Trade union reform was crucial. The most important changes were those made between 1982 and 1984, which have already been described in some detail. But the process continued right up to the time I left office. The 1988 Employment Act, based on our manifesto pledges, strengthened rights of individual trade unionists against industrial action organized by their unions without a ballot and against the unions’ attempts to ‘discipline’ them if they refused to go out on strike. It also instituted a special commissioner to help individual union members exercise their rights and opened up trade union accounts for inspection. The 1990 Employment Act concluded the long process of whittling away at the closed shop, which had held so many in its vicious thrall in the 1970s. It now became unlawful to deny someone a job because they were — or were not — a member of a trade union. These reductions in trade union power, together with the reinforcements of individual trade unionist’s rights and responsibilities, were crucial to a properly functioning labour market, in which restrictive practices were overcome and unit labour costs kept down below the levels they would otherwise have reached.

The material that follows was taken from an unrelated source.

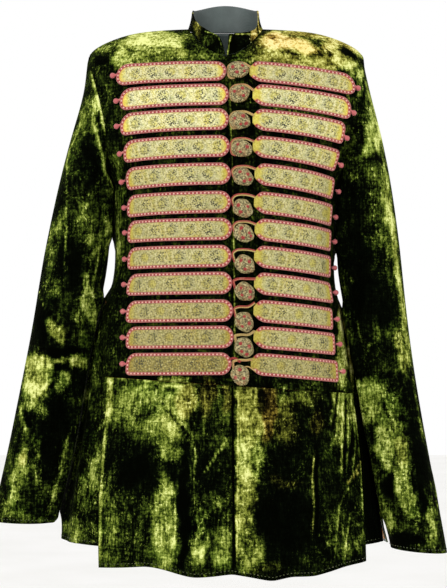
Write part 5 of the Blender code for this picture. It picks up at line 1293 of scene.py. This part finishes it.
def make_bars(brocade, border, bobble, cords, stitches):
    """Every bar's cloth with its corded and stitched border and its bobble."""
    for side, table in (("right", RIGHT_CORNERS), ("left", LEFT_CORNERS)):
        for number, values in enumerate(BARS, 1):
            row = dict(zip(BAR_COLUMNS, values), number=number)
            corners = [size * MM for size in table[min(number, len(table)) - 1]]
            face = BarFace(side, row)
            label = "{}_{:02d}".format(side, number)
            shift = REPEAT_SHIFT * (number + (3 if side == "left" else 0))
            field = new_piece("brocade_" + label, make_field(
                "brocade_" + label, face, side, corners, row[side + "_wear"], shift, brocade))
            node = "bar_" + label
            start = OPEN_BORDER if side == "left" else 0.0

            def border_path(inset, height, thread):
                along, up = outline(face, side, corners, inset, start)
                line, out = face.place(along, up, np.full(len(along), height))
                return (line, out, not start, thread)

            trims = [grow("cord", [border_path(inset, CORD_LIFT, thread)], cords, Radius=radius,
                          Sides=sides, Step=step, Material=border)
                     for inset, radius, sides, step, thread in BORDER_CORDS]
            trims.append(grow("dashes", [border_path(STITCH_LINE, STITCH_LIFT, 0.0)], stitches,
                              Spacing=STITCH_SPACING, Size=STITCH_SIZE, Turns=2, Material=border))
            trims.append(make_bobble("bobble", side, number, bobble))
            trim = join_meshes("border_" + label, trims)
            settle(field, "brocade", node)
            settle(trim, "cord", node)


# Knots and loops

def knot_frame(number, tree):
    """Middle of a knot's node, and the outward and upward directions of the cloth beneath."""
    low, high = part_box("knot_{:02d}".format(number))
    centre = (Vector(low) + Vector(high)) / 2.0
    spots = [meet(tree, centre.x + x, centre.z + z)[0]
             for x, z in ((-0.012, 0.0), (0.012, 0.0), (0.0, -0.012), (0.0, 0.012))]
    out = Vector((0.0, -1.0, 0.0))
    if all(spots):
        out = (spots[1] - spots[0]).cross(spots[3] - spots[2]).normalized()
        if out.y > 0.0:
            out.negate()
    up = (Vector((0.0, 0.0, 1.0)) - out * out.z).normalized()
    return centre, out, up


def make_knots(cloth, threads, cords, tree):
    """Egg-shaped buttons covered with netted silk, with red tufts."""
    for number, row in enumerate(KNOTS, 1):
        tilt = dict(zip(KNOT_COLUMNS, row))["turn"]
        name = "knot_{:02d}".format(number)
        centre, out, up = knot_frame(number, tree)
        side = up.cross(out).normalized()
        if side.x < 0.0:
            side.negate()
        turn = math.radians(tilt)
        long_way = side * math.cos(turn) + up * math.sin(turn)
        short_way = up * math.cos(turn) - side * math.sin(turn)

        def on_knot(across, upward, away):
            egg = 1.0 - KNOT_NARROWING * across
            return (centre + long_way * (KNOT_SIZE[0] * across) +
                    short_way * (KNOT_SIZE[2] * egg * upward) + out * (KNOT_SIZE[1] * away))

        points, uvs = [], []
        for i in range(KNOT_RINGS + 1):
            polar = math.pi * i / KNOT_RINGS
            for k in range(KNOT_SIDES):
                angle = 2.0 * math.pi * k / KNOT_SIDES
                ring = math.sin(polar)
                across, upward = ring * math.cos(angle), ring * math.sin(angle)
                # gathered net: soft ribs run from the rim to the middle of the face
                rib = 1.0 + 0.03 * math.sin(5.0 * angle + number) * ring
                points.append(on_knot(across * rib, upward * rib, math.cos(polar)))
                uvs.append((across * KNOT_SIZE[0], upward * KNOT_SIZE[2]))
        mesh = closed_mesh(name, points, ring_faces(KNOT_RINGS + 1, KNOT_SIDES), cloth, uvs,
                           merge=0.02 * MM)

        tufts = []
        for k, (across, upward) in enumerate(TUFTS[:3 + number % 2]):
            swing_round = 0.35 * math.sin(number * 2.4 + k)
            across, upward = (across * math.cos(swing_round) - upward * math.sin(swing_round),
                              across * math.sin(swing_round) + upward * math.cos(swing_round))
            away = math.sqrt(max(1.0 - across ** 2 - upward ** 2, 0.0))
            spot = on_knot(across, upward, away)
            size = TUFT_RADIUS * (0.8 + 0.2 * math.cos(3.0 * k + number))
            for angle in (0.0, 45.0, 90.0, 135.0):
                spin = math.radians(angle + 20.0 * k)
                reach = (long_way * math.cos(spin) + short_way * math.sin(spin)) * size
                tufts.append(([spot - reach - out * 0.4 * MM, spot + out * 0.5 * MM,
                               spot + reach - out * 0.4 * MM], [out] * 3, False, 0.0))
        dots = grow("tufts", tufts, cords, Radius=TUFT_THREAD, Sides=5, Step=TUFT_THREAD,
                    Material=threads)
        piece = join_meshes("button_{:02d}".format(number), [mesh, dots])
        settle(piece, "knot", name)


def round_off(points, steps=5):
    """Smooth line through points."""
    line = []
    ends = [points[0] * 2.0 - points[1]] + list(points) + [points[-1] * 2.0 - points[-2]]
    for a, b, c, d in zip(ends, ends[1:], ends[2:], ends[3:]):
        for k in range(steps):
            t = k / steps
            line.append(0.5 * (2.0 * b + (c - a) * t + (2.0 * a - 5.0 * b + 4.0 * c - d) * t ** 2 +
                               (3.0 * b - a - 3.0 * c + d) * t ** 3))
    return line + [points[-1]]


def loop_route(row, knot, loop):
    """Places of a loop across and up: out from under the knot on its outer side, up over it, and
    across to the left bar's end."""
    left = row["right_start"] + 1.4 * MM
    right = row["left_start"] + 2.5 * MM
    middle = row["height"] - knot["drop"]
    reach, rise = knot["x"] - left, KNOT_SIZE[2] + 1.6 * MM
    points = []
    angle = loop["tail"]
    while angle > LOOP_TURN_END:
        turn = math.radians(angle)
        near = 1.0 if points else LOOP_TUCK
        points.append(Vector((knot["x"] + near * reach * math.cos(turn),
                              middle + near * rise * math.sin(turn))))
        angle -= LOOP_TURN_STEP
    for share, height in LOOP_RISE:
        points.append(Vector((left + share * (right - left), row["height"] +
                              height * loop["apex"])))
    points.append(Vector((right, row["height"] + loop["end"])))
    return round_off(points)


def make_loops(threads, cords):
    """Two cords side by side from bar to bar over each knot, which they hold."""
    for number in range(1, len(BARS) + 1):
        row = dict(zip(BAR_COLUMNS, BARS[number - 1]))
        knot = dict(zip(KNOT_COLUMNS, KNOTS[number - 1]))
        loop = dict(zip(LOOP_COLUMNS, LOOPS[number - 1]))
        label = "{:02d}".format(number)
        tree = catch_tree("front_right", "front_left", "bar_right_" + label, "bar_left_" + label)
        forward = Vector((0.0, -1.0, 0.0))
        route = loop_route(row, knot, loop)
        strands = [(route, LOOP_SPACING, loop["outer"]), (route, -LOOP_SPACING, loop["inner"])]
        if number == len(BARS):
            for start, spots, offsets, thread in LOWEST_STRANDS:
                line = round_off([Vector((row[start] + x * MM, row["height"] + z * MM))
                                  for x, z in spots])
                strands += [(line, offset * MM, thread) for offset in offsets]
        paths = []
        for line, offset, thread in strands:
            points, ups = [], []
            for before, here, after in zip([line[0]] + line, line, line[1:] + [line[-1]]):
                run = (after - before).normalized()
                x, z = here.x - run.y * offset, here.y + run.x * offset
                place = meet(tree, x, z)[0]
                if place is not None:
                    lift = OUTER_LIFT if offset > 0.0 else INNER_LIFT
                    points.append(place + forward * (LOOP_CORD + lift))
                    ups.append(forward)
            for _ in range(4):
                points[1:-1] = [(a + 2.0 * b + c) / 4.0
                                for a, b, c in zip(points, points[1:], points[2:])]
            paths.append((points, ups, False, thread))
        mesh = grow("loop", paths, cords, Radius=LOOP_CORD, Sides=8, Step=1.4 * MM,
                    Material=threads)
        piece = new_piece("corded_loop_" + label, mesh)
        settle(piece, "cord", "loop_" + label)


# Fine stitching

def hem_paths(nodes, centre, low, high, count):
    """Lines a little over the lowest edge of nodes, all round a centre, broken where it jumps."""
    tree = catch_tree(*nodes)
    paths, line, last = [], [], None
    for k in range(count + 1):
        turn = 2.0 * math.pi * k / count
        way = Vector((math.cos(turn), math.sin(turn), 0.0))

        def look(z):
            return tree.ray_cast(Vector((centre[0], centre[1], z)) + way * 0.5, -way, 0.5)

        bottom, top = low, high
        for _ in range(12):
            middle = (bottom + top) / 2.0
            if look(middle)[0] is None:
                bottom = middle
            else:
                top = middle
        place, normal = look(top + HEM_RISE)[:2]
        broken = place is None or (last is not None and (place - last).length > HEM_JUMP)
        if broken and len(line) > 2:
            paths.append(line)
        if broken:
            line = []
        if place is not None:
            line.append((place + normal * HEM_LIFT, normal))
        last = place
    if len(line) > 2:
        paths.append(line)
    return [([spot for spot, _ in line], [normal for _, normal in line], False, 0.0)
            for line in paths]


def seen_path(tree, spots):
    """Path through places that the camera sees, given on the plane of the arms."""
    eye = Vector((0.0, -CAMERA_DISTANCE, CAMERA_HEIGHT))
    line, ups = [], []
    for x, z in spots:
        way = Vector((x * MM, 0.0, z * MM)) - eye
        place, normal = tree.ray_cast(eye, way.normalized())[:2]
        if place is not None:
            line.append(place + normal * 0.3 * MM)
            ups.append(normal)
    return (line, ups, False, 0.0)


def make_stitching(green, pale, stitches):
    """Rows of fine green stitches over the hems and cuffs, and pale ones round the collar's tab."""
    paths = hem_paths(BODY_NODES, (0.0, 0.0), *HEM_RANGE, HEM_STEPS)
    for side in ("right", "left"):
        points = node_points("sleeve_" + side)
        lowest = points[:, 2].min()
        cuff = points[points[:, 2] < lowest + 30.0 * MM]
        centre = (cuff.min(axis=0) + cuff.max(axis=0)) / 2.0
        paths += hem_paths(("sleeve_" + side,), centre, lowest + CUFF_RANGE[0],
                           lowest + CUFF_RANGE[1], CUFF_STEPS)
    tab = round_off([Vector(spot) for spot in COLLAR_TAB], 4)
    collar = [seen_path(catch_tree("collar"), [(spot.x, spot.y) for spot in tab])]
    rows = [grow("stitching", lines, stitches, Spacing=HEM_SPACING, Size=HEM_STITCH, Turns=1,
                 Material=silk) for lines, silk in ((paths, green), (collar, pale))]
    settle(join_meshes("stitching", rows), "cord")


# Studio

def make_camera():
    data = bpy.data.cameras.new("camera")
    camera = new_object("camera", data)
    # the picture's long side is its height
    data.sensor_width = SENSOR
    data.lens = SENSOR * CAMERA_DISTANCE / (PIXEL * PICTURE[1])
    data.shift_x = (PICTURE[0] / 2.0 - MIDDLE_COLUMN) / PICTURE[1]
    data.shift_y = (HORIZON_ROW - PICTURE[1] / 2.0) / PICTURE[1]
    camera.location = (0.0, -CAMERA_DISTANCE, CAMERA_HEIGHT)
    camera.rotation_euler = (math.radians(90.0), 0.0, 0.0)
    bpy.context.scene.camera = camera


def make_light(name, place, target, size, power):
    data = bpy.data.lights.new(name, "AREA")
    data.shape = "RECTANGLE"
    data.size, data.size_y = size
    data.energy = power
    light = new_object(name, data)
    light.location = place
    light.rotation_euler = (Vector(target) - Vector(place)).to_track_quat("-Z", "Y").to_euler()


def make_studio():
    world = bpy.data.worlds.new("studio")
    bpy.context.scene.world = world
    world.use_nodes = True
    background = world.node_tree.nodes["Background"]
    background.inputs["Color"].default_value = (1.0, 1.0, 1.0, 1.0)
    background.inputs["Strength"].default_value = 1.0
    for light in LIGHTS:
        make_light(*light)
    material, add = new_finish("painted pale board")
    noise = add("TexNoise", add("TexCoord", out="Object"), 3.0, 2.0)
    shade = add("ValToRGB", noise, stops=((0.3, "#f3f2ef"), (0.7, "#f8f7f5")))
    cover(material, shade, None, {"Roughness": 0.9})
    mesh = bpy.data.meshes.new("floor")
    mesh.from_pydata([(-9.0, -7.0, FLOOR_HEIGHT), (9.0, -7.0, FLOOR_HEIGHT),
                      (9.0, 11.0, FLOOR_HEIGHT), (-9.0, 11.0, FLOOR_HEIGHT)], [], [(0, 1, 2, 3)])
    new_piece("floor", mesh, material)
    bpy.context.scene.view_settings.view_transform = "Standard"


make_camera()
make_studio()
velvet = make_velvet("crushed silk velvet")
lining = make_sateen("ochre cotton sateen", "#b57e33", "#7c511a", 0.6 * MM)
neck_lining = make_sateen("slate cotton sateen", "#56625f", "#262f2d", 0.6 * MM)
brocade = make_brocade()
border = make_thread("red and pink silk cord", ("#a0262b", "#e4b09f"))
bobble = make_thread("rose silk floss", ("#b9595a", "#e3a799"))
threads = make_thread("red and gilt silk cord", ("#a3241e", "#cf7458", "#ccb268"))
button = make_button_cloth()
cords, stitches = cord_tree(), stitch_tree()
make_panels(velvet, lining, neck_lining)
fronts = catch_tree("front_right", "front_left", "front_skirt_right", "front_skirt_left")
make_bars(brocade, border, bobble, cords, stitches)
make_knots(button, threads, cords, fronts)
make_loops(threads, cords)
green_silk = make_thread("green sewing silk", ("#4b5622", "#6c7836"))
pale_silk = make_thread("pale green sewing silk", ("#aab35c", "#c9cf80"))
make_stitching(green_silk, pale_silk, stitches)
back_lining = smooth_shell("skirt_lining", 2, "sateen_skirt_lining", lining)
settle(back_lining, "lining", "skirt_lining")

The abolition of that monument to modern Luddism — the National Dock Labour Scheme* — was another blow to restrictive practices.

Such reforms had a continuing and beneficial effect. It was not just that they allowed management once more to manage and so ensured that investment was once again regarded as the first call on profits rather than the last; they also helped change the attitudes of employees to the businesses for which they worked, and in which they increasingly held shares. So in my last year in office there were fewer industrial stoppages than in any year since 1935: under two million working days were lost in this way, compared with approaching thirteen million a year on average during the 1970s. Still too many, by the way.